I have read the story, the parable Jesus tells, I know the 70 x 7 means not a real mathematical number, but a way to say to completeness–. I know Jesus and your church is all about not the base but the grace, bout the grace.

But forgiveness well that’s hard, and deep in my heart well, I think I’m maybe a bit too lazy, or I’m a bit too scared or weak. Forgiveness is for the strong.

Forgiveness is real for this man named Hector. Hector has shared his story several times. I don’t know if Hector is still alive. He served in WWII, then in the 60’s he and his wife and daughters moved to Atlanta to be part of the Civil Rights Movement. There he met this little girl named Patricia. Patricia didn’t have a great home life, and so she turned to Hector and his family. After awhile Hector and his family claimed Patricia as part of the family, and she moved to Tennesee with the them. Years later after Patricia graduated high school, she moved back to Atlanta. It was there that a man, robbed, assaulted, and killed Patricia. I could hear the pain, the heartbreak in Hector’s voice as he told the story of her murder. He recounted how he swore he would kill the man who hurt his daughter. He talked about years after still being plagued by visions of what had happened to Patricia. When the man was being sentenced Hector as the victim’s father spoke about his pain, but he also prayed for the peace of God, for himself, his family, and even for Ivan–that’s the name of the man who had killed his daughter. It wasn’t till years later In fact, in the story he shared he told about how he and his wife eventually sent the man, the perpetrator a Christmas package. It didn’t happen overnight, and we can not and should never say that the murder was forgotten. The man will be in prison for the rest of his life. Hector even thought questioned what, why in the world. Hector and his wife would visited Ivan, and eventually come to hug and hold the man who murdered his daughter. It didn’t come easily, but as a Quaker Christian forgiveness was real to Hecto. IAnd when Hector realized that he was forgiving Ivan, he said it felt like a great weight was lifted from him.

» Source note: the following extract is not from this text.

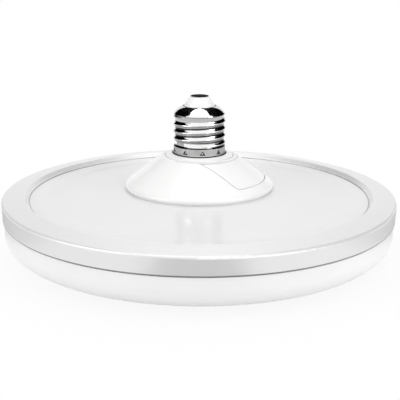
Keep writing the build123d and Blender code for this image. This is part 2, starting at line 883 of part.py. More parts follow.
# The surge arrester: an upright disc on two leads.
varistor_spot = on_board(varistor_at)
varistor_middle_z = driver_top_z + varistor_lift + varistor_radius
with BuildPart() as varistor:
    with BuildSketch(Plane(origin=(*varistor_spot, varistor_middle_z), x_dir=(0, 1, 0), z_dir=(1, 0, 0))):
        Circle(varistor_radius)
    extrude(amount=varistor_thickness / 2, both=True)
    fillet(edges(), can_edge_radius)
    with BuildSketch(Plane(origin=(*varistor_spot, driver_top_z))):
        with Locations((0, varistor_radius / 2), (0, -varistor_radius / 2)):
            Circle(lead_radius)
    extrude(amount=varistor_lift + varistor_radius)
varistor.part.label = "varistor"
export_step(varistor.part, "parts/varistor.step")

# The fuse resistor: a lying barrel with end caps and bent leads.
fuse_x, fuse_y = on_board(fuse_at)
fuse_middle_z = driver_top_z + fuse_radius + can_edge_radius
with BuildPart() as fuse_resistor:
    with BuildSketch(Plane(origin=(fuse_x, fuse_y, fuse_middle_z), x_dir=(0, 1, 0), z_dir=(1, 0, 0))):
        Circle(fuse_radius - can_edge_radius / 2)
    extrude(amount=fuse_length / 2, both=True)
    for side in (-1, 1):
        end = (fuse_x + side * (fuse_length / 2 - fuse_cap_length), fuse_y, fuse_middle_z)
        with BuildSketch(Plane(origin=end, x_dir=(0, 1, 0), z_dir=(side, 0, 0))):
            Circle(fuse_radius)
        extrude(amount=fuse_cap_length)
        tail_x = fuse_x + side * (fuse_length / 2 + fuse_cap_length)
        with BuildLine() as tail:
            FilletPolyline(
                (fuse_x + side * (fuse_length - fuse_cap_length) / 2, fuse_y, fuse_middle_z),
                (tail_x, fuse_y, fuse_middle_z),
                (tail_x, fuse_y, driver_top_z),
                radius=2 * lead_radius,
            )
        with BuildSketch(Plane(origin=tail.line @ 0, z_dir=tail.line % 0)):
            Circle(lead_radius)
        sweep(path=tail.line)
fuse_resistor.part.label = "fuse_resistor"
export_step(fuse_resistor.part, "parts/fuse_resistor.step")


def flat_package(spot, size, leg_rows):
    """A moulded chip with flat legs on two sides."""
    with BuildPart() as package:
        with BuildSketch(Plane(origin=(*spot, driver_top_z + chip_leg[2]))):
            Rectangle(size[0], size[1])
        extrude(amount=size[2] - chip_leg[2])
        chamfer(edges().group_by(Axis.Z)[-1], chip_leg[2])
        with BuildSketch(Plane(origin=(*spot, driver_top_z))):
            for side in (-1, 1):
                with Locations((side * (size[0] / 2 + chip_leg[0] / 4), 0)):
                    with GridLocations(0, chip_leg_pitch, 1, leg_rows):
                        Rectangle(chip_leg[0], chip_leg[1])
        extrude(amount=2 * chip_leg[2])
    return package.part


bridge_spot = (bridge_inset - driver_board_radius, 0)
bridge_rectifier = flat_package(bridge_spot, bridge_size, bridge_leg_rows)
bridge_rectifier.label = "bridge_rectifier"
export_step(bridge_rectifier, "parts/bridge_rectifier.step")

driver_chip = flat_package(on_board(chip_at), chip_size, chip_leg_rows)
driver_chip.label = "driver_chip"
export_step(driver_chip, "parts/driver_chip.step")

# The connector on the light board's face, with a wire mouth for each wire.
connector_z = led_board_z - connector_size[2]
connector_middle_z = connector_z + connector_size[2] / 2
connector_at_y = connector_gap + connector_size[1] / 2 + led_length / 2 - led_first_ring_radius
connector_front_y = connector_at_y + connector_size[1] / 2
with BuildPart() as led_connector:
    with BuildSketch(Plane(origin=(0, connector_at_y, connector_z))):
        Rectangle(connector_size[0], connector_size[1])
    extrude(amount=connector_size[2])
    chamfer(edges().group_by(Axis.Z)[0], can_edge_radius / 2)
    mouth_depth = connector_size[1] / 2
    front = (0, connector_front_y, connector_middle_z)
    with BuildSketch(Plane(origin=front, x_dir=(1, 0, 0), z_dir=(0, 1, 0))):
        with Locations((led_wire_spread, 0), (-led_wire_spread, 0)):
            Circle(led_wire_radius + hair_fit)
    extrude(amount=-mouth_depth, mode=Mode.SUBTRACT)
led_connector.part.label = "led_connector"
export_step(led_connector.part, "parts/led_connector.step")


def wire(points, radius, bend):
    """A round wire: straight runs with an arc at each corner."""
    with BuildPart() as strand:
        with BuildLine() as route:
            FilletPolyline(*points, radius=bend)
        with BuildSketch(Plane(origin=route.line @ 0, z_dir=route.line % 0)):
            Circle(radius)
        sweep(path=route.line)
    return strand.part


# The mains wires come down through the neck: one from the contact's stem, and
# one from the inside of the shell above the neck.
live_side = -(neck_inner_radius - mains_wire_radius) * live_wire_share
live_foot = (live_side + live_wire_shift[0], live_wire_shift[1])
live_wire = wire(
    [
        (0, 0, stem_low_z),
        (0, 0, stem_low_z - live_wire_drops[0]),
        (live_side, 0, stem_low_z - live_wire_drops[1]),
        (live_side, 0, roof_z - live_wire_roof_drops[0]),
        (*live_foot, roof_z - live_wire_roof_drops[1]),
        (*live_foot, driver_top_z),
    ],
    mains_wire_radius,
    mains_wire_bend,
)
live_wire.label = "live_wire"
export_step(live_wire, "parts/live_wire.step")

neutral_start = -(thread_root_radius - cap_sheet - mains_wire_radius - hair_fit)
neutral_side = -(neck_inner_radius - mains_wire_radius - loose_fit) * neutral_wire_share
neutral_foot = (neutral_wire_shifts[1], neutral_side - neutral_wire_step)
neutral_wire = wire(
    [
        (0, neutral_start, neck_top_z + neutral_wire_lifts[0]),
        (0, neutral_start, neck_top_z + neutral_wire_lifts[1]),
        (0, neutral_side, neck_top_z + neutral_wire_lifts[2]),
        (neutral_wire_shifts[0], neutral_side, roof_z),
        (*neutral_foot, roof_z - neutral_wire_roof_drop),
        (*neutral_foot, driver_top_z),
    ],
    mains_wire_radius,
    mains_wire_bend,
)
neutral_wire.label = "neutral_wire"
export_step(neutral_wire, "parts/neutral_wire.step")

# The two low voltage wires go down through the light board and turn back
# into the connector's mouths.
for side, wire_name in ((1, "led_wire_plus"), (-1, "led_wire_minus")):
    led_wire = wire(
        [
            (side * led_wire_spread, -led_wire_back, driver_board_z),
            (side * led_wire_spread, -led_wire_back, connector_middle_z),
            (side * led_wire_spread, connector_front_y - mouth_depth, connector_middle_z),
        ],
        led_wire_radius,
        led_wire_bend,
    )
    led_wire.label = wire_name
    export_step(led_wire, f"parts/{wire_name}.step")
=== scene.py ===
# %% [markdown]
# # A disc lamp with a screw cap
#
# The lamp is a flat white disc about 200 mm wide. It stands on its opal dish,
# with the cap on top. The solids come ready made from the CAD frame, in metres
# and already in place, so this lesson dresses them: each piece gets a finish
# made of nodes, and the picture gets its camera, floor and light.

import math

import bmesh
import bpy
from mathutils import Matrix, Vector


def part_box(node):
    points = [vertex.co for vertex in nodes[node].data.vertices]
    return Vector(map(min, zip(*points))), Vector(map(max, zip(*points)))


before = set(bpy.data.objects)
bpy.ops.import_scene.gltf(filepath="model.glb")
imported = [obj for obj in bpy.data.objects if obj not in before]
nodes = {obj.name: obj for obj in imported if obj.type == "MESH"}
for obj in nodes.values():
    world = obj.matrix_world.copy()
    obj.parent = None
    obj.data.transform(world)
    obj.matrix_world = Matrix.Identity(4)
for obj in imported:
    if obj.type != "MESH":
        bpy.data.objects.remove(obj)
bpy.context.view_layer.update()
print("pieces from CAD:", len(nodes))

# %% [markdown]
# ## Places that come up again
#
# The finishes and the camera need a few places, such as the rim's top and the
# cap's foot. They are read from the boxes of the CAD pieces, so that nothing
# is measured twice and the finishes follow when the solids change.

# %% Places read from the CAD pieces
MM = 0.001

ring_low, ring_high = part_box("rim_ring")
shell_low, shell_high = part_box("screw_shell")

seam_z = ring_low[2]
ring_top_z = ring_high[2]
cap_z = shell_low[2]
plate_top_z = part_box("back_plate")[1][2]
print("disc radius %.1f mm, seam at %.1f mm" % (ring_high[0] / MM, seam_z / MM))
print("cap from %.1f to %.1f mm" % (cap_z / MM, shell_high[2] / MM))

# %% [markdown]
# ## Wires
#
# A procedural finish is a sum of noises and masks. Wiring Math nodes by hand
# hides the sum, so a `Wire` stands for one output socket and turns Python's
# operators into Math nodes: `1 - mask` in the script is one Subtract node.

# %% Wires
class Wire:
    """One output socket; arithmetic on it adds Math nodes."""

    def __init__(self, tree, socket):
        self.tree = tree
        self.socket = socket

    def maths(self, operation, *values):
        """A Math node on these values, or on this wire alone."""
        sockets = dict(enumerate(values or (self,)))
        return self.tree.node("ShaderNodeMath", {"operation": operation}, sockets)

    def clamped(self):
        """The same value, but never over 1."""
        return self.maths("MINIMUM", self, 1)

    def __add__(self, other):
        return self.maths("ADD", self, other)

    def __radd__(self, other):
        return self.maths("ADD", other, self)

    def __sub__(self, other):
        return self.maths("SUBTRACT", self, other)

    def __rsub__(self, other):
        return self.maths("SUBTRACT", other, self)

    def __mul__(self, other):
        return self.maths("MULTIPLY", self, other)

    def __rmul__(self, other):
        return self.maths("MULTIPLY", other, self)

    def __truediv__(self, other):
        return self.maths("DIVIDE", self, other)

    def __rtruediv__(self, other):
        return self.maths("DIVIDE", other, self)


print("a wire knows the signs + - * /")

# %% [markdown]
# ## Trees of nodes
#
# A material and the world are both trees of nodes. One method makes every
# other kind of node. It sets the node's own settings first, because they can
# change its sockets, and then fills the sockets with values or wires.

# %% Trees
class Tree:
    """A node tree that grows node by node."""

    def __init__(self, node_tree):
        self.nodes = node_tree.nodes
        self.links = node_tree.links

    def node(self, kind, settings=None, sockets=None, output=0):
        """Makes a node and gives one of its outputs as a wire."""
        made = self.nodes.new(kind)
        for key, value in (settings or {}).items():
            setattr(made, key, value)
        for key, value in (sockets or {}).items():
            if isinstance(value, Wire):
                self.links.new(value.socket, made.inputs[key])
            else:
                made.inputs[key].default_value = value
        return Wire(self, made.outputs[output])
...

Years later Hector attended a group meeting of families who have been victims of violence. He remembers hearing a woman tell the story of her brothers murder. He remembers how angry she was, how although the crime had happened over a decade ago, her anger was fresh and hot and burning. Hector remarked that to him, that was no way to live. And it is true that forgiveness does not mean to stay in an abusive relationship. God desires reconciliation and not victimization.

I could say that my pains, pale in comparison to Hectors, but they are still mine. Or maybe I am still their’s. maybe it isn’t me that’s holding them; maybe they are holding me. Maybe I am letting the pain, the anger, the hurt hold me down, instead of allowing God’s grace to really grab a hold of me, and free me. Maybe I shouldn’t be so proud of what I can handle, but proud of the hands that hold me, and more than that proud of the hands that hold us all. It may not always feel good, it may be scary, but it is why we are here and it is as Jesus tells how we are to be here, how we are to be the church together, how we are to relate to one another–not by anonymous surveys, not by some people are saying, but by actually sitting down, being and talking together, that is being the church, being with one another–to speak with and not about one another with love and forgiveness. Let me be the first to say it may not feel nice and easy. But true strength doesn’t come from holding on. It comes from the love of God that Jesus gives and shows us. Forgiveness forms us, forgiveness frees us. If there is anything for us to stubbornly hold on to it is that the heart and soul of our faith is forgiveness; and that’s what we should never let go, because God never let’s go of us. Amen.